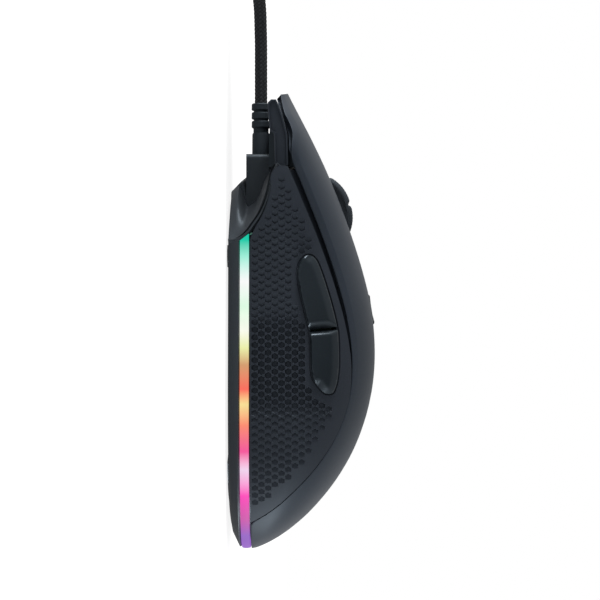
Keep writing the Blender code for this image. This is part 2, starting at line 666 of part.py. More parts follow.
def boards():
    """The circuit boards and what is soldered to them."""
    right = [(7.0, 28.8), (17.0, 25.8), (19.5, 24.0), (19.5, -24.0), (14.0, -36.0)]
    outline = right + [(-x, y) for x, y in reversed(right)]
    board = loft("main_board", [[(x, y, z) for x, y in outline] for z in (PCB_BOTTOM, PCB_TOP)], "board_green")
    window = box("lens_cutter", (-3.4, SENSOR_Y - 3.4, 0), (3.4, SENSOR_Y + 3.4, 9), None, cutter=True)
    holes = []
    for x, y in BOARD_SCREWS:
        holes.append(round_cutter(f"board_hole_{x:.0f}", (x, y, 0), 12, SCREW_R + GAP))
    boolean(board, [window] + holes, "DIFFERENCE")
    side = THUMB_SWITCH_X + GAP
    box("thumb_board", (side, -17.0, BOARD), (side + 1.2, 14.0, 29.0), "board_green")
    box("sensor_chip", (-5.0, SENSOR_Y - 6, BOARD), (5.0, SENSOR_Y + 6, BOARD + 2.4), "component_black", 0.2)
    lens = [(SOLE + 0.6, 1.6), (2.6, 2.4), (PCB_TOP - 0.2, 2.6)]
    turned("sensor_lens", lens, "lens_clear", centre=(0, SENSOR_Y, 0), sides=20)
    box("controller_chip", (7.5, -16, BOARD), (14.5, -9, BOARD + 1.2), "component_black", 0.15)
    box("led_driver_chip", (6.5, -30, BOARD), (11.5, -25, BOARD + 1.2), "component_black", 0.15)
    rod("capacitor", (-8.0, -27.0, BOARD), 6.0, 2.5, "component_white", sides=16)
    box("cable_connector", (-15.0, 26.0, BOARD), (-9.0, 29.6, BOARD + 4.2), "component_white", 0.2)
    side_view = [(24.4, BOARD), (28.6, BOARD), (33.0, 13.5), (33.0, 25.5), (24.4, 25.5)]
    rings = [[(x, y, z) for y, z in side_view] for x in (7.0, 10.4)]
    encoder = loft("wheel_encoder", rings, "component_black")
    start = (5, WHEEL_Y, WHEEL_Z)
    bore = rod("encoder_bore", start, 8, AXLE_R + 0.9, None, axis="X", sides=16, cutter=True)
    boolean(encoder, [bore], "DIFFERENCE")
    for name, (x, y) in zip(("left", "right"), BOARD_SCREWS):
        profile = [(2.5, SCREW_R), (BOARD, SCREW_R), (BOARD, 1.9), (BOARD + 1.2, 1.9)]
        turned(f"board_screw_{name}", profile, "steel", centre=(x, y, 0), sides=12)


def switch(name, low, high, plunger, along):
    """A switch's case with a well in its working face, and the plunger that its button pushes into the well.

    The plunger's place is on that face, and along points out of it: up, or to the left.
    """
    case = box(f"{name}_switch", low, high, "component_black", 0.2)
    centre = Vector(plunger)
    if along.z:
        axis, well_start, tip_start = "Z", centre - WELL * along, centre - PLUNGER_SUNK * along
    else:
        axis, well_start, tip_start = "X", centre + along, centre + PLUNGER_RISE * along
    well = rod(f"{name}_well", well_start, WELL + 1, PLUNGER_R + GAP, None, axis=axis, sides=12, cutter=True)
    boolean(case, [well], "DIFFERENCE")
    length = PLUNGER_SUNK + PLUNGER_RISE
    rod(f"{name}_switch_plunger", tip_start, length, PLUNGER_R, "component_white", axis=axis, sides=12)


def switches():
    """The six switches under the buttons."""
    up, left = Vector((0, 0, 1)), Vector((-1, 0, 0))
    for name, x in (("left", -SWITCH_X), ("right", SWITCH_X)):
        low, high = (x - 2.9, SWITCH_Y - 9.0, BOARD), (x + 2.9, SWITCH_Y + 3.8, SWITCH_TOP)
        switch(name, low, high, (x, SWITCH_Y, SWITCH_TOP), up)
    for name, y in (("middle", MIDDLE_Y), ("dpi", DPI_Y)):
        top = BOARD + SMALL_SWITCH
        switch(name, (-3, y - 2.6, BOARD), (3, y + 2.6, top), (0, y, top), up)
    for name, y in THUMB_SWITCH_Y.items():
        face = THUMB_SWITCH_X - SMALL_SWITCH
        low, high = (face, y - 2.6, THUMB_Z - 2.6), (THUMB_SWITCH_X, y + 2.6, THUMB_Z + 2.6)
        switch(name.split("_")[0], low, high, (face, y, THUMB_Z), left)


def cable_boot():
    """The strain relief: a flange inside the snout, a sleeve, and three ribs round the cord."""
    profile = [(BOOT_BACK, 3.6), (44.3, 3.6), (44.3, 2.4), (52.5, 2.4), (52.5, CORD_R), (53.8, CORD_R)]
    profile.append((53.8, 2.65))
    for groove in (55.8, 58.2):
        profile += [(groove, 2.65), (groove, 2.2), (groove + 0.5, 2.2), (groove + 0.5, 2.65)]
    profile.append((BOOT_FRONT, 2.65))
    turned("cable_boot", profile, "boot_rubber", centre=(0, 0, CORD_Z), axis="Y", sides=20)


def tube(name, route, radius, finish, spacing):
    """A round tube along a smooth curve through the route's points."""
    at = np.concatenate([[0], np.cumsum([math.dist(a, b) for a, b in zip(route, route[1:])])])
    reads = [smooth(list(zip(at, values))) for values in zip(*route)]
    count = int(at[-1] / spacing) + 1
    curve = bpy.data.curves.new(name, "CURVE")
    curve.dimensions = "3D"
    spline = curve.splines.new("POLY")
    spline.points.add(count - 1)
    for point, distance in zip(spline.points, np.linspace(0, at[-1], count)):
        point.co = (*(read(distance) * MM for read in reads), 1.0)
    curve.bevel_depth = radius * MM
    curve.bevel_resolution = 2
    curve.use_fill_caps = True
    curve.materials.append(material(finish))
    made = bpy.data.objects.new(name, curve)
    bpy.context.collection.objects.link(made)
    return made


def free_cord():
    """The loose cord: its lead to the coil, the coil, its tie, and the plug at its end."""
    tube("cord_lead", LEAD, CORD_R, "cord_braid", 4.0)
    tube("inner_cable", INNER_CABLE, 0.8, "component_black", 2.0)
    section = [(COIL_MIDDLE_R + COIL_HALF * x, z) for x, z in COIL_SECTION]
    rings = []
    for i in range(40):
        a = 2 * math.pi * i / 40
        rings.append([(COIL_X + r * math.cos(a), COIL_Y + r * math.sin(a), z) for r, z in section])
    closed_rings(rings, "cord_coil", "cord_braid", (0, 0, 0))
    x, half = COIL_X + COIL_MIDDLE_R, TIE_WIDTH / 2
    low = (x - COIL_HALF - TIE_INNER_SLACK, COIL_Y - half - 1, COIL_BOTTOM - GAP)
    high = (x + COIL_HALF + GAP, COIL_Y + half + 1, COIL_TOP + GAP)
    around = (low[0] - TIE_THICK, COIL_Y - half, 0.0)
    beyond = (high[0] + TIE_THICK, COIL_Y + half, high[2] + TIE_THICK)
    tie = box("cord_tie", around, beyond, "tie_fabric")
    boolean(tie, [box("tie_cutter", low, high, None, cutter=True)], "DIFFERENCE")


def plug():
    """The USB plug at the cord's end: a moulded grip, a metal shell and the insulator inside it."""
    tube("cord_tail", TAIL_LEAD, CORD_R, "cord_braid", 4.0)
    start, y, z = PLUG_START, PLUG_Y, PLUG_Z
    profile = [  # along the plug, half width, half height
        (0.0, 2.4, 2.4), (4.5, 3.0, 2.6), (6.0, 6.6, 3.9),
        (7.2, 7.8, 4.15), (22.0, 7.8, 4.15), (22.8, 7.2, 3.6),
    ]
    rings = []
    for along, half_y, half_z in profile:
        c = 0.72
        corner = [(1, c), (c, 1), (-c, 1), (-1, c), (-1, -c), (-c, -1), (c, -1), (1, -c)]
        rings.append([(start + along, y + half_y * u, z + half_z * v) for u, v in corner])
    loft("plug_grip", rings, "boot_rubber")
    face = start + 22.8 + GAP
    metal = box("plug_shell", (face, y - 6.0, z - 2.25), (face + 12.0, y + 6.0, z + 2.25), "steel")
    low, high = (face + 1.0, y - 5.6, z - 1.9), (face + 14.0, y + 5.6, z + 1.9)
    mouth = box("plug_mouth", low, high, None, cutter=True)
    boolean(metal, [mouth], "DIFFERENCE")
    box("plug_insulator", (face + 1.3, y - 5.3, z - 1.6), (face + 11.4, y + 5.3, z + 0.2), "component_white")


def main():
    clear_scene()
    base_shell()
    case_screws()
    feet()
    light_strip()
    led_board()
    for side in (-1, 1):
        side_panel(side)
        button_plate(side)
        fender(side)
    palm_cover()
    centre_spine()
    dpi_button()
    front_lower_shell()
    wheel()
    wheel_carrier()
    thumb_button("forward_button", 1)
    thumb_button("back_button", -1)
    boards()
    switches()
    cable_boot()
    free_cord()
    plug()


main()
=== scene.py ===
"""Looks of the wired gaming mouse: fine shells, textures, light strip, braided cord, stage and camera.

Sizes here are millimetres unless a name says otherwise. +Y is the nose, +X the right side, +Z up.
"""

import math

import bmesh
import bpy
import numpy as np
from mathutils import Matrix, Vector, geometry


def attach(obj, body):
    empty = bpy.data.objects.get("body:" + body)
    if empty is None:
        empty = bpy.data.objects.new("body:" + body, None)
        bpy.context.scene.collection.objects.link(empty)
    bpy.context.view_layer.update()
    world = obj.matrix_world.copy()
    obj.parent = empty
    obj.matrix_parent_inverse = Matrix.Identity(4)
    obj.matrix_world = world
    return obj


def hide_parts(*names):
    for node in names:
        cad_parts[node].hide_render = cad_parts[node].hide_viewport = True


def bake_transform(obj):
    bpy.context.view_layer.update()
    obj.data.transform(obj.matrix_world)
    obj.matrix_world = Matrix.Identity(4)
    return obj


MM = 0.001

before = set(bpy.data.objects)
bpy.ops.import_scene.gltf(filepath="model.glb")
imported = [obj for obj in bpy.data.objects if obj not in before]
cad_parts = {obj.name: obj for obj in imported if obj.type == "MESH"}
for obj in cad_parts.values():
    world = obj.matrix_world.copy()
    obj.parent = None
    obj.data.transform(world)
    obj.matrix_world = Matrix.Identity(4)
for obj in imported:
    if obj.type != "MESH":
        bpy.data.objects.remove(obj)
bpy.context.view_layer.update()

# ---------------------------------------------------------------- body form, as in the CAD model

NOSE = 63.5
TAIL = -63.5
HALF_WIDTH = 34.0
TAIL_ROUND_FROM = -20.0  # behind this the outline in plan rounds off to the tail
ROUNDNESS = 2.6  # exponent of the curves in plan and in section, where 2 would make ellipses
UNDERCUT = 0.06  # the share by which the sides draw in below their widest level
WIDEST_SHARE = 0.35  # that level's place between the strip's bottom and the crown
STRIP_BOTTOM = 3.5
STRIP_TOP = 6.25
HINGE_Y = -8.0

CROWN = [  # (along the length, height of the body's top) in side view
    (TAIL, 7.5), (-60.1, 13.6), (-55.1, 20.2), (-48.3, 26.7), (-38.2, 33.5), (-28.1, 37.7), (-18.0, 40.0),
    (-8.0, 40.6), (3.9, 39.5), (14.0, 37.1), (24.1, 33.9), (41.0, 27.3), (56.2, 20.0), (NOSE, 16.5),
]
SEAM = [  # the lower edge of the crown's shells
    (TAIL, STRIP_TOP), (-54.5, STRIP_TOP), (-52.0, 10.2), (-43.7, 19.7), (-33.6, 27.7),
    (-23.0, 32.3), (-13.1, 33.7), (-6.4, 33.4), (0.8, 32.3), (9.4, 30.1), (21.9, 25.9), (36.3, 20.2),
    (43.0, 17.6), (51.0, 17.6), (53.0, 17.1), (57.3, 15.7), (NOSE, 14.4),
]
PLAN = [  # half the body's greatest width
    (TAIL_ROUND_FROM, 34.0), (0.0, 32.6), (20.0, 31.2), (41.0, 31.4), (52.0, 30.6), (58.0, 28.6), (NOSE, 23.0),
]


def smooth(knots):
    """A smooth curve through (position, value) knots, as a function that takes one position or an array."""
    at, value = np.array(sorted(knots), float).T
    slope = np.gradient(value, at)

    def read(position):
        i = np.clip(np.searchsorted(at, position) - 1, 0, len(at) - 2)
        step = at[i + 1] - at[i]
        u = np.clip((position - at[i]) / step, 0.0, 1.0)
        start = value[i] * (1 + 2 * u) + slope[i] * step * u
        end = value[i + 1] * (3 - 2 * u) - slope[i + 1] * step * (1 - u)
        return start * (1 - u) ** 2 + end * u**2

    return read


crown = smooth(CROWN)
seam_curve = smooth(SEAM)
plan_front = smooth(PLAN)


def seam(y):
    """Height of the crown shells' lower edge."""
    return np.maximum(seam_curve(y), STRIP_TOP + 0.15)


def plan(y):
    """Half the body's greatest width at y."""
    reach = np.clip((TAIL_ROUND_FROM - y) / (TAIL_ROUND_FROM - TAIL), 0.0, 1.0)
    rounded = HALF_WIDTH * (1 - reach**ROUNDNESS) ** (1 / ROUNDNESS)
    return np.where(y > TAIL_ROUND_FROM, plan_front(y), rounded)


def widest_level(y):
    return STRIP_BOTTOM + WIDEST_SHARE * (crown(y) - STRIP_BOTTOM)


def half_width(y, z):
    """Half the body's width at height z."""
    level = widest_level(y)
    below = 1 - UNDERCUT * ((level - z) / level) ** 2
    rise = np.clip((z - level) / (crown(y) - level), 0.0, 1.0)
    above = (1 - rise**ROUNDNESS) ** (1 / ROUNDNESS)
    return plan(y) * np.where(z < level, below, above)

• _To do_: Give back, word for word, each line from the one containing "obj.matrix_world = world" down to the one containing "HINGE_Y = -8.0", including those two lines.

• _Final result_:
    obj.matrix_world = world
    return obj


def hide_parts(*names):
    for node in names:
        cad_parts[node].hide_render = cad_parts[node].hide_viewport = True


def bake_transform(obj):
    bpy.context.view_layer.update()
    obj.data.transform(obj.matrix_world)
    obj.matrix_world = Matrix.Identity(4)
    return obj


MM = 0.001

before = set(bpy.data.objects)
bpy.ops.import_scene.gltf(filepath="model.glb")
imported = [obj for obj in bpy.data.objects if obj not in before]
cad_parts = {obj.name: obj for obj in imported if obj.type == "MESH"}
for obj in cad_parts.values():
    world = obj.matrix_world.copy()
    obj.parent = None
    obj.data.transform(world)
    obj.matrix_world = Matrix.Identity(4)
for obj in imported:
    if obj.type != "MESH":
        bpy.data.objects.remove(obj)
bpy.context.view_layer.update()

# ---------------------------------------------------------------- body form, as in the CAD model

NOSE = 63.5
TAIL = -63.5
HALF_WIDTH = 34.0
TAIL_ROUND_FROM = -20.0  # behind this the outline in plan rounds off to the tail
ROUNDNESS = 2.6  # exponent of the curves in plan and in section, where 2 would make ellipses
UNDERCUT = 0.06  # the share by which the sides draw in below their widest level
WIDEST_SHARE = 0.35  # that level's place between the strip's bottom and the crown
STRIP_BOTTOM = 3.5
STRIP_TOP = 6.25
HINGE_Y = -8.0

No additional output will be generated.